(WHAT TO DO) Write out every entry exactly as it appears.
________
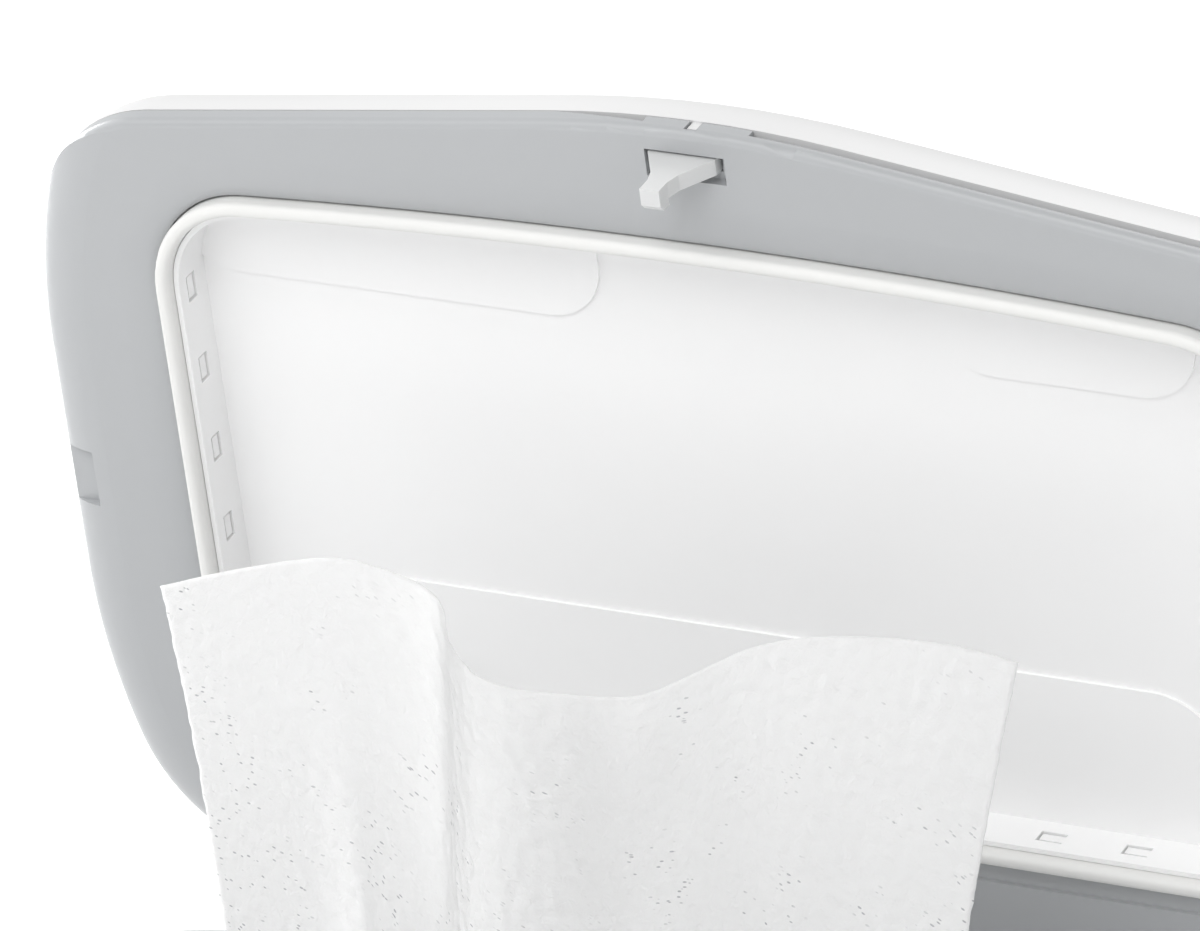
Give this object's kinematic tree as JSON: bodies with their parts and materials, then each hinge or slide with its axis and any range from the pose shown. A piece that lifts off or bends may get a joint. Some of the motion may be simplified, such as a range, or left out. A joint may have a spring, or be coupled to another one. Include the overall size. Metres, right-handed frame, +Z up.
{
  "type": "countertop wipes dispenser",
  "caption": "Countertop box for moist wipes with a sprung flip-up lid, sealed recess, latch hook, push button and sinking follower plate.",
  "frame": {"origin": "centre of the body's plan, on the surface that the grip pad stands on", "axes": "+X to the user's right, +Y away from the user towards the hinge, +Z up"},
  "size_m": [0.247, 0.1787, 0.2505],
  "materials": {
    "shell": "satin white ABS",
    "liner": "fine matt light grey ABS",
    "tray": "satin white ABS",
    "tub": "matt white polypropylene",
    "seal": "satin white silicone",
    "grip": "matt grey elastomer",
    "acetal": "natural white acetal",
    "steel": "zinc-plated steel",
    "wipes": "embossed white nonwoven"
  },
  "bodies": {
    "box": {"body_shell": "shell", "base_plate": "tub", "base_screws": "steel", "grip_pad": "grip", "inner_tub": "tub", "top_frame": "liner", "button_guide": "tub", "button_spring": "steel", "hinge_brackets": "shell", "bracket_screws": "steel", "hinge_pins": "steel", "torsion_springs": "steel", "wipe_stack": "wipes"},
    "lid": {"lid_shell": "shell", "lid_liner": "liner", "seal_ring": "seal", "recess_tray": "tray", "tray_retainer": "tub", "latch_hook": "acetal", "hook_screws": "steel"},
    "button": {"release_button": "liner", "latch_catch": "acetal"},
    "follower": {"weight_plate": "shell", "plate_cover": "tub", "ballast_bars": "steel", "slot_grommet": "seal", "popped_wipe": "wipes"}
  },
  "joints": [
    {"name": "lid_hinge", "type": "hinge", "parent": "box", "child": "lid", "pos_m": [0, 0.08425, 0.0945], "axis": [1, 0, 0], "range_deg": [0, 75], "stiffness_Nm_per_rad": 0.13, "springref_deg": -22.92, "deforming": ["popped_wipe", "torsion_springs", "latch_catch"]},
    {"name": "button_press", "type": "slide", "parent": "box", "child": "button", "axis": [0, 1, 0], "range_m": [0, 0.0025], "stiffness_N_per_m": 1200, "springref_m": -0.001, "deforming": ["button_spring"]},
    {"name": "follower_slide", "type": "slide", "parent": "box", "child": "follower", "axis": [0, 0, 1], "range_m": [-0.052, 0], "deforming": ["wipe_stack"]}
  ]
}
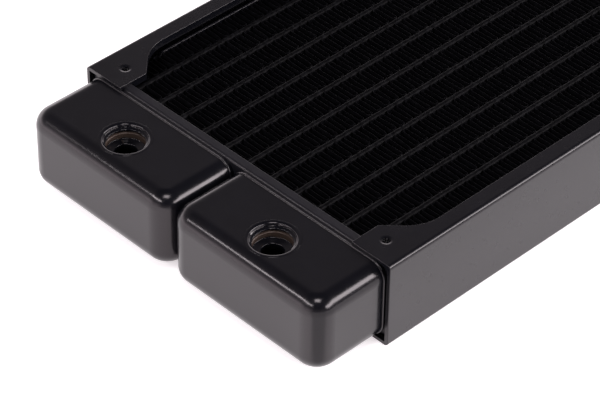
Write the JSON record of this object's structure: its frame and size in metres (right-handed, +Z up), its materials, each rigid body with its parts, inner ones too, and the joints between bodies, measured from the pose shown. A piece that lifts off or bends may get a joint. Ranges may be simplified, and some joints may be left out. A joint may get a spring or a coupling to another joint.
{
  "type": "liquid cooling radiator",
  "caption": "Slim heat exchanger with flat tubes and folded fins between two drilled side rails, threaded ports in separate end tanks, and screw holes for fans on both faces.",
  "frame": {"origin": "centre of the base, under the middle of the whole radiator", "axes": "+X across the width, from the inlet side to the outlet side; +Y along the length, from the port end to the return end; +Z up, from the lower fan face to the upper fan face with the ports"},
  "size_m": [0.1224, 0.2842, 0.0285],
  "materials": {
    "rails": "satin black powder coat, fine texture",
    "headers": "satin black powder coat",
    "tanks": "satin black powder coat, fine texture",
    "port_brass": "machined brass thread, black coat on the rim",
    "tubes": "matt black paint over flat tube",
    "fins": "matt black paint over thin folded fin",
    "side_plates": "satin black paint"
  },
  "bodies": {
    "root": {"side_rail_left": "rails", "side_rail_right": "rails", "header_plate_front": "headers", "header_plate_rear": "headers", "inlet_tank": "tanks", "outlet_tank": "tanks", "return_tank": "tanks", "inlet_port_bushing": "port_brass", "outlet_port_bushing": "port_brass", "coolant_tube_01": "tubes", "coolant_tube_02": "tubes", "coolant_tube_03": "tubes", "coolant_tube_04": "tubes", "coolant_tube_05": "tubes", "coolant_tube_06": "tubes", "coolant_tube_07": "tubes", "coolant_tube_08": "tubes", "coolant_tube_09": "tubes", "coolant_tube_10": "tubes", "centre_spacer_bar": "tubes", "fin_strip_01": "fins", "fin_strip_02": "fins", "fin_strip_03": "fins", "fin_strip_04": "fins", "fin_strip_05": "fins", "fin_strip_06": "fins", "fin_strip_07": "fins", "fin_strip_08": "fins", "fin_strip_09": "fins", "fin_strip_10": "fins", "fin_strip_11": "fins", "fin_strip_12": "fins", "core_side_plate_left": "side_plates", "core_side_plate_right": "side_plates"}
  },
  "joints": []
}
________
(EXERCISE RESPONSE)
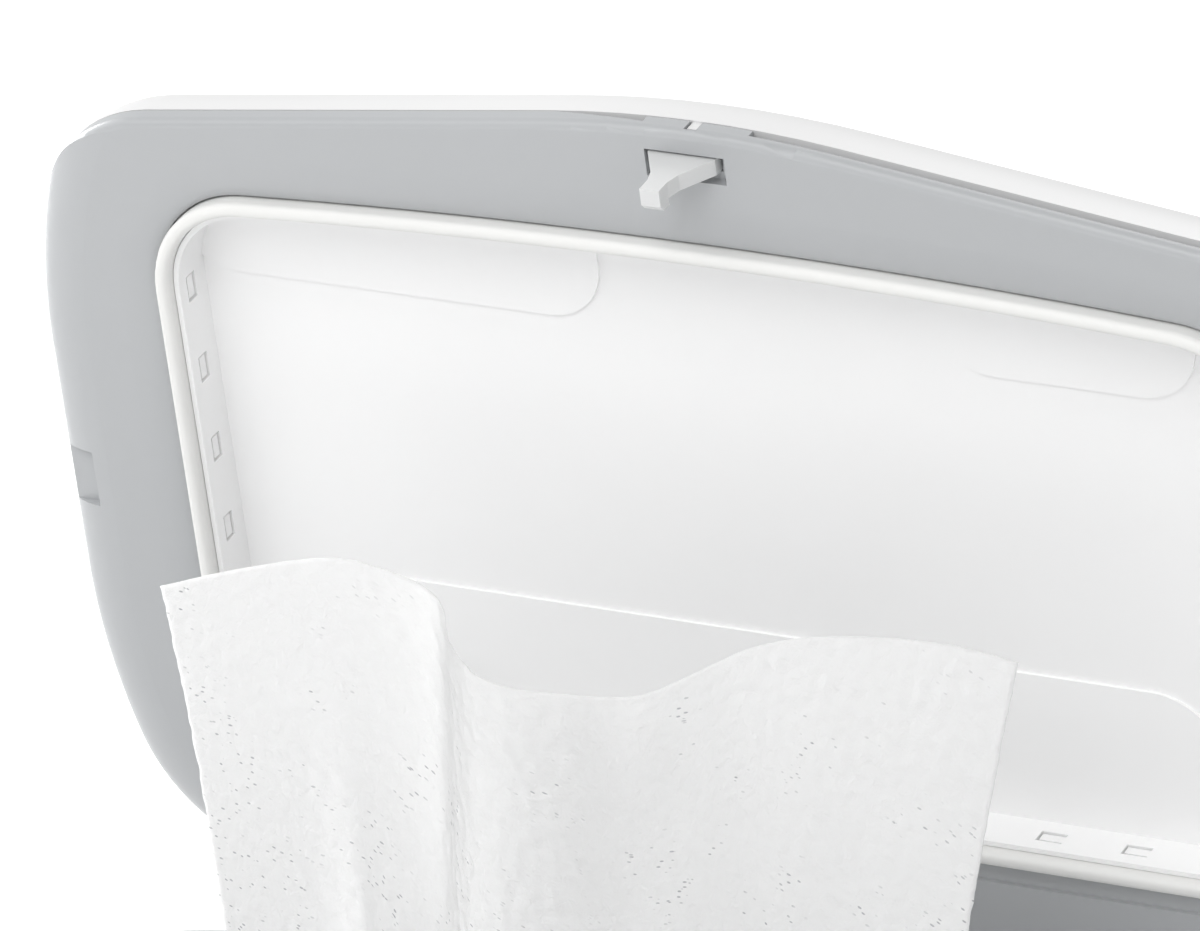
Give this object's kinematic tree as JSON: bodies with their parts and materials, then each hinge or slide with its axis and any range from the pose shown. A piece that lifts off or bends may get a joint. Some of the motion may be simplified, such as a range, or left out. A joint may have a spring, or be coupled to another one. Include the overall size. Metres, right-handed frame, +Z up.
{
  "type": "countertop wipes dispenser",
  "caption": "Countertop box for moist wipes with a sprung flip-up lid, sealed recess, latch hook, push button and sinking follower plate.",
  "frame": {"origin": "centre of the body's plan, on the surface that the grip pad stands on", "axes": "+X to the user's right, +Y away from the user towards the hinge, +Z up"},
  "size_m": [0.247, 0.1787, 0.2505],
  "materials": {
    "shell": "satin white ABS",
    "liner": "fine matt light grey ABS",
    "tray": "satin white ABS",
    "tub": "matt white polypropylene",
    "seal": "satin white silicone",
    "grip": "matt grey elastomer",
    "acetal": "natural white acetal",
    "steel": "zinc-plated steel",
    "wipes": "embossed white nonwoven"
  },
  "bodies": {
    "box": {"body_shell": "shell", "base_plate": "tub", "base_screws": "steel", "grip_pad": "grip", "inner_tub": "tub", "top_frame": "liner", "button_guide": "tub", "button_spring": "steel", "hinge_brackets": "shell", "bracket_screws": "steel", "hinge_pins": "steel", "torsion_springs": "steel", "wipe_stack": "wipes"},
    "lid": {"lid_shell": "shell", "lid_liner": "liner", "seal_ring": "seal", "recess_tray": "tray", "tray_retainer": "tub", "latch_hook": "acetal", "hook_screws": "steel"},
    "button": {"release_button": "liner", "latch_catch": "acetal"},
    "follower": {"weight_plate": "shell", "plate_cover": "tub", "ballast_bars": "steel", "slot_grommet": "seal", "popped_wipe": "wipes"}
  },
  "joints": [
    {"name": "lid_hinge", "type": "hinge", "parent": "box", "child": "lid", "pos_m": [0, 0.08425, 0.0945], "axis": [1, 0, 0], "range_deg": [0, 75], "stiffness_Nm_per_rad": 0.13, "springref_deg": -22.92, "deforming": ["popped_wipe", "torsion_springs", "latch_catch"]},
    {"name": "button_press", "type": "slide", "parent": "box", "child": "button", "axis": [0, 1, 0], "range_m": [0, 0.0025], "stiffness_N_per_m": 1200, "springref_m": -0.001, "deforming": ["button_spring"]},
    {"name": "follower_slide", "type": "slide", "parent": "box", "child": "follower", "axis": [0, 0, 1], "range_m": [-0.052, 0], "deforming": ["wipe_stack"]}
  ]
}
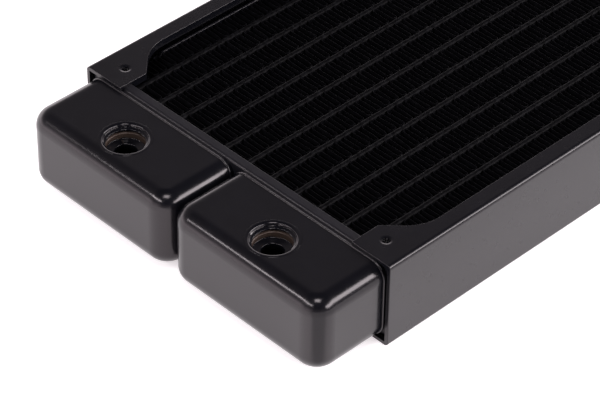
Write the JSON record of this object's structure: its frame and size in metres (right-handed, +Z up), its materials, each rigid body with its parts, inner ones too, and the joints between bodies, measured from the pose shown. A piece that lifts off or bends may get a joint. Ranges may be simplified, and some joints may be left out. A joint may get a spring or a coupling to another joint.
{
  "type": "liquid cooling radiator",
  "caption": "Slim heat exchanger with flat tubes and folded fins between two drilled side rails, threaded ports in separate end tanks, and screw holes for fans on both faces.",
  "frame": {"origin": "centre of the base, under the middle of the whole radiator", "axes": "+X across the width, from the inlet side to the outlet side; +Y along the length, from the port end to the return end; +Z up, from the lower fan face to the upper fan face with the ports"},
  "size_m": [0.1224, 0.2842, 0.0285],
  "materials": {
    "rails": "satin black powder coat, fine texture",
    "headers": "satin black powder coat",
    "tanks": "satin black powder coat, fine texture",
    "port_brass": "machined brass thread, black coat on the rim",
    "tubes": "matt black paint over flat tube",
    "fins": "matt black paint over thin folded fin",
    "side_plates": "satin black paint"
  },
  "bodies": {
    "root": {"side_rail_left": "rails", "side_rail_right": "rails", "header_plate_front": "headers", "header_plate_rear": "headers", "inlet_tank": "tanks", "outlet_tank": "tanks", "return_tank": "tanks", "inlet_port_bushing": "port_brass", "outlet_port_bushing": "port_brass", "coolant_tube_01": "tubes", "coolant_tube_02": "tubes", "coolant_tube_03": "tubes", "coolant_tube_04": "tubes", "coolant_tube_05": "tubes", "coolant_tube_06": "tubes", "coolant_tube_07": "tubes", "coolant_tube_08": "tubes", "coolant_tube_09": "tubes", "coolant_tube_10": "tubes", "centre_spacer_bar": "tubes", "fin_strip_01": "fins", "fin_strip_02": "fins", "fin_strip_03": "fins", "fin_strip_04": "fins", "fin_strip_05": "fins", "fin_strip_06": "fins", "fin_strip_07": "fins", "fin_strip_08": "fins", "fin_strip_09": "fins", "fin_strip_10": "fins", "fin_strip_11": "fins", "fin_strip_12": "fins", "core_side_plate_left": "side_plates", "core_side_plate_right": "side_plates"}
  },
  "joints": []
}